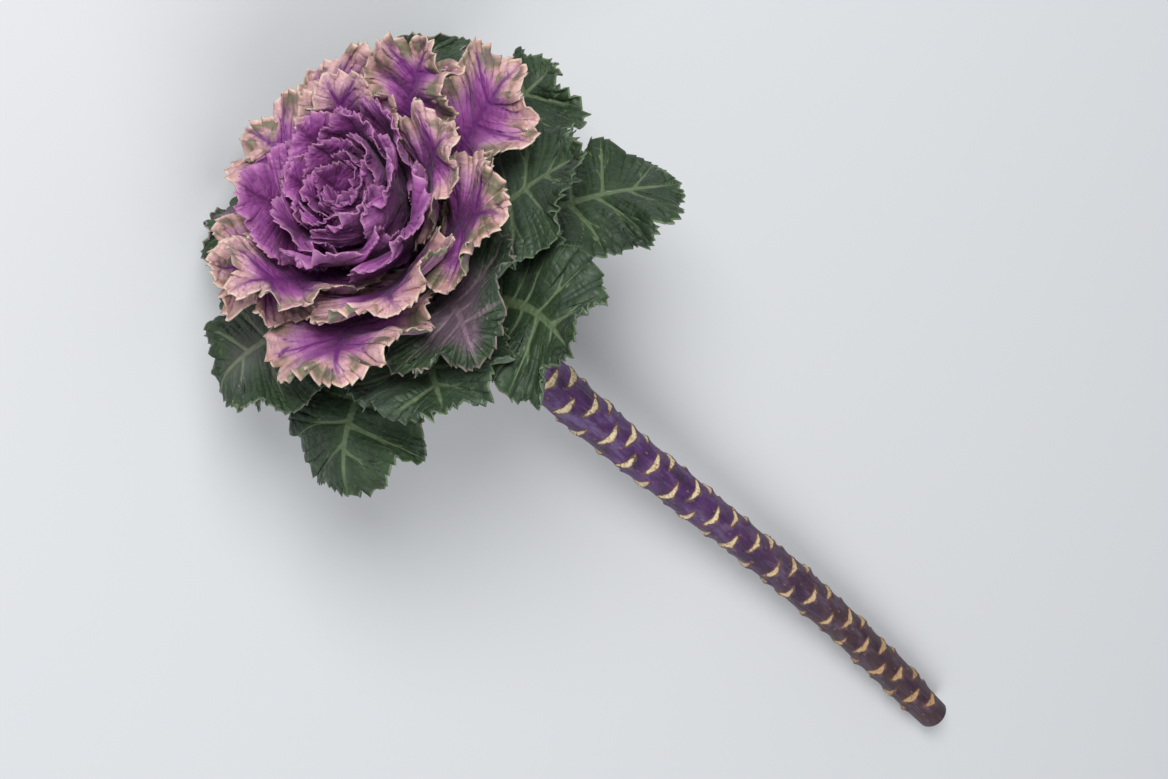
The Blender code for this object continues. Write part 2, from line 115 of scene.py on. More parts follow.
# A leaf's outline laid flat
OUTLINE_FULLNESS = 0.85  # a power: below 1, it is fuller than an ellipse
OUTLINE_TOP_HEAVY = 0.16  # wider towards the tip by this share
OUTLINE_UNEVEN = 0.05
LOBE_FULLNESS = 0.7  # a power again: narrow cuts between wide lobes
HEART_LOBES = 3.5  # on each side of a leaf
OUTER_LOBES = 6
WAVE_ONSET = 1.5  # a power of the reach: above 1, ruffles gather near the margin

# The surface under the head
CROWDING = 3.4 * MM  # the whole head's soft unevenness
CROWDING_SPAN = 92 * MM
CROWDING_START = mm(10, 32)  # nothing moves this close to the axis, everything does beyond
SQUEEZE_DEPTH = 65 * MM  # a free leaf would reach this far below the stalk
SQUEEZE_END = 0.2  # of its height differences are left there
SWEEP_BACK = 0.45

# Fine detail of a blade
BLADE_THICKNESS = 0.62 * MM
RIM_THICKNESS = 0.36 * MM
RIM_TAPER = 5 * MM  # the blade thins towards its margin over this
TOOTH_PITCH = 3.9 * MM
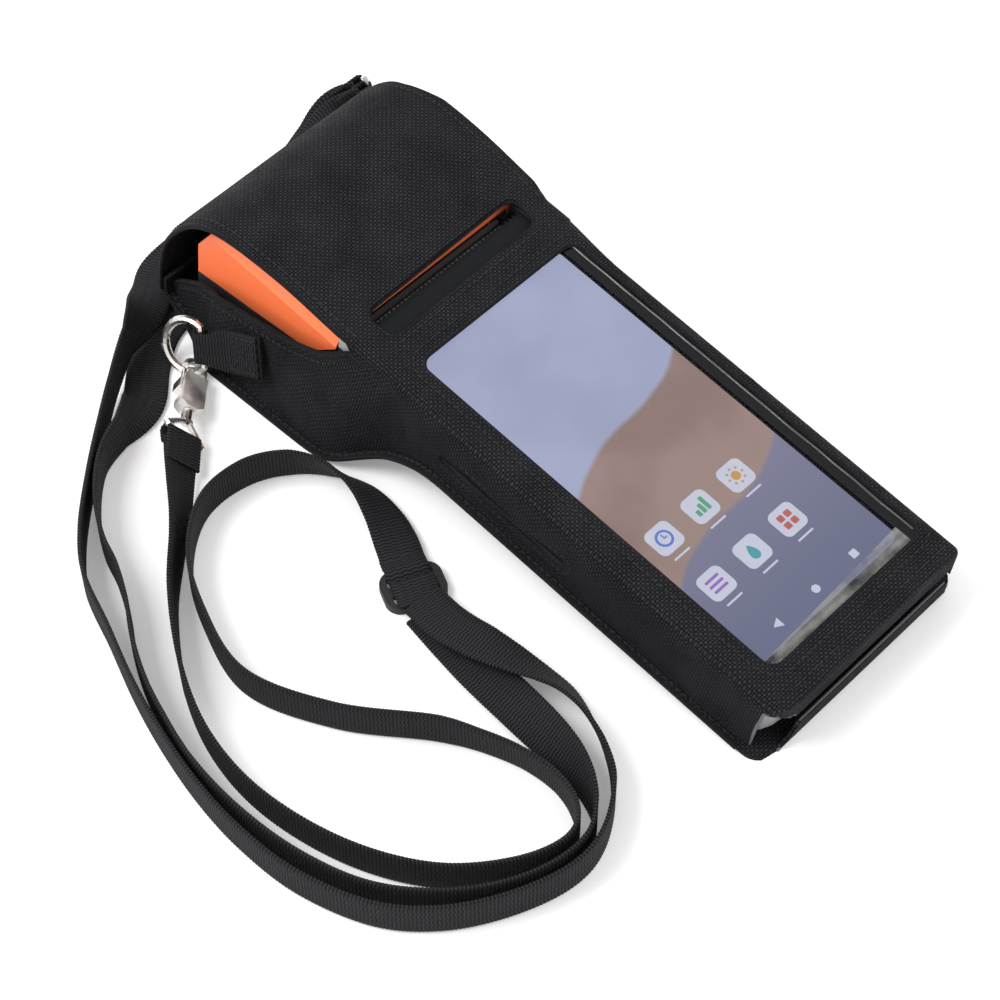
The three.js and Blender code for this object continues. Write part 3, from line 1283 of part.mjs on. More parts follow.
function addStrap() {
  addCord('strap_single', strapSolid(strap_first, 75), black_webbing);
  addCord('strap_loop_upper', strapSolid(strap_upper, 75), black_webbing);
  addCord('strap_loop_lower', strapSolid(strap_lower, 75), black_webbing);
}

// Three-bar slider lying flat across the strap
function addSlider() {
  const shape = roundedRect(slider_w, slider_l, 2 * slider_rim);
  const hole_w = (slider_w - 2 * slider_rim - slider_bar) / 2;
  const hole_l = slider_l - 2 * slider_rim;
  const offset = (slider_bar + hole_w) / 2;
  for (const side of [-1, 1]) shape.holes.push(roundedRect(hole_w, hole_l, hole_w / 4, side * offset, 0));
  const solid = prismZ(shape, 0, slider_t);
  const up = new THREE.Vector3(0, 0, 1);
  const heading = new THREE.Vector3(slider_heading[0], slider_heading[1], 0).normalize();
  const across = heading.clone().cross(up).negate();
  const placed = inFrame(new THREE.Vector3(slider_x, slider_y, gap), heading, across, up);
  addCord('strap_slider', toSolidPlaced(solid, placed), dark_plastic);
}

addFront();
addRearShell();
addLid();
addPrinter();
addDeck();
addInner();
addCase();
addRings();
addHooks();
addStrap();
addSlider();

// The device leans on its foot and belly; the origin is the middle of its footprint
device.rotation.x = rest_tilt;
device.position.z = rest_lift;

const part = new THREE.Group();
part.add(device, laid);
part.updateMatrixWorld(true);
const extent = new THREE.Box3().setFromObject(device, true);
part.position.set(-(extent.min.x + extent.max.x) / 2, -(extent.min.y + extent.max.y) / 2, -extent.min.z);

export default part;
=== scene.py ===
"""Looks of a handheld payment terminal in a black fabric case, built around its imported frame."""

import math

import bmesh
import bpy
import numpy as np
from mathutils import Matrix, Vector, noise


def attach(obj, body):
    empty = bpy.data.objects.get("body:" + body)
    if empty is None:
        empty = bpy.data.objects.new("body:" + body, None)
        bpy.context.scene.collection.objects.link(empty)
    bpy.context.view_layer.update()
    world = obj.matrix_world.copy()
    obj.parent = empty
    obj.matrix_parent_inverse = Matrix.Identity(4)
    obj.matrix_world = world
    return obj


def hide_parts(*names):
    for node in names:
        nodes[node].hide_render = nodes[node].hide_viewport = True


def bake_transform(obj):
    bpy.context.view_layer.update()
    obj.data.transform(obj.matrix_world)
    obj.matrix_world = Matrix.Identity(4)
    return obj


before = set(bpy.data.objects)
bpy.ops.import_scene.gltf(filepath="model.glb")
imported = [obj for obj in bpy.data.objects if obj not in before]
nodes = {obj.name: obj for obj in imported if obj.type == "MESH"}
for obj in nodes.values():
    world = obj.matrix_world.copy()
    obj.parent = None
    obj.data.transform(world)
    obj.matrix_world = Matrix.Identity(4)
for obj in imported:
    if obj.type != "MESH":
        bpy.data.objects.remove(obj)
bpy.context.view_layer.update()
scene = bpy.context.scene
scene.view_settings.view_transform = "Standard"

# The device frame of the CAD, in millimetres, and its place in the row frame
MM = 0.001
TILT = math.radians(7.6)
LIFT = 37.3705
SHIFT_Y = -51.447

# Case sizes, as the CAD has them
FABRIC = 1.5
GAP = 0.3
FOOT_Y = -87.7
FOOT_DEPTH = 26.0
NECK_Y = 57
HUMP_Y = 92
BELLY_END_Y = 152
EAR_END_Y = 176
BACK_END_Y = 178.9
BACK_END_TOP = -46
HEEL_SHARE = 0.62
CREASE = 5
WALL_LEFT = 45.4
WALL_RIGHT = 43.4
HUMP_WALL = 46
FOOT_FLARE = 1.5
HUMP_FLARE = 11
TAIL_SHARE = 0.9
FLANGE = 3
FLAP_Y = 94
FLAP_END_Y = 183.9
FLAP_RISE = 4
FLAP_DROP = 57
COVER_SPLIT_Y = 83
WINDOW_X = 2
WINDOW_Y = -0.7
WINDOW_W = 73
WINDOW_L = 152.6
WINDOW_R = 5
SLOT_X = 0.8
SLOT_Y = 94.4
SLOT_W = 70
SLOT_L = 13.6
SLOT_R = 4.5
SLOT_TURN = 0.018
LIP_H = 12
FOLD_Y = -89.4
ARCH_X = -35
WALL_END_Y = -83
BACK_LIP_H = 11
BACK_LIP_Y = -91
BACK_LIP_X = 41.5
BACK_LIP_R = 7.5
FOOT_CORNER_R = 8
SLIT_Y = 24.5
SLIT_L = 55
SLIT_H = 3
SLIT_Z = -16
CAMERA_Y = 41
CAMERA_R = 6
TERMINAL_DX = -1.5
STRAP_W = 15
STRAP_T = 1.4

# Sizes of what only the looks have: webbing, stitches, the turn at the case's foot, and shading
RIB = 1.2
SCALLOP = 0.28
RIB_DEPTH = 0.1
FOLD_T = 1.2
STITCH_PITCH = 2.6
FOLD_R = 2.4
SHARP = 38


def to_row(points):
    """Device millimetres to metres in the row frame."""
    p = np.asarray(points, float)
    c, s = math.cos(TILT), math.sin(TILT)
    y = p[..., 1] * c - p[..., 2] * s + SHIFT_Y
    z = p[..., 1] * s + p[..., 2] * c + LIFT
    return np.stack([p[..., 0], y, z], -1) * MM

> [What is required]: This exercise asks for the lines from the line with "of its footprint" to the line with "obj.parent = empty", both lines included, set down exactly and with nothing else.

> [Response to this exercise]:
// The device leans on its foot and belly; the origin is the middle of its footprint
device.rotation.x = rest_tilt;
device.position.z = rest_lift;

const part = new THREE.Group();
part.add(device, laid);
part.updateMatrixWorld(true);
const extent = new THREE.Box3().setFromObject(device, true);
part.position.set(-(extent.min.x + extent.max.x) / 2, -(extent.min.y + extent.max.y) / 2, -extent.min.z);

export default part;
=== scene.py ===
"""Looks of a handheld payment terminal in a black fabric case, built around its imported frame."""

import math

import bmesh
import bpy
import numpy as np
from mathutils import Matrix, Vector, noise


def attach(obj, body):
    empty = bpy.data.objects.get("body:" + body)
    if empty is None:
        empty = bpy.data.objects.new("body:" + body, None)
        bpy.context.scene.collection.objects.link(empty)
    bpy.context.view_layer.update()
    world = obj.matrix_world.copy()
    obj.parent = empty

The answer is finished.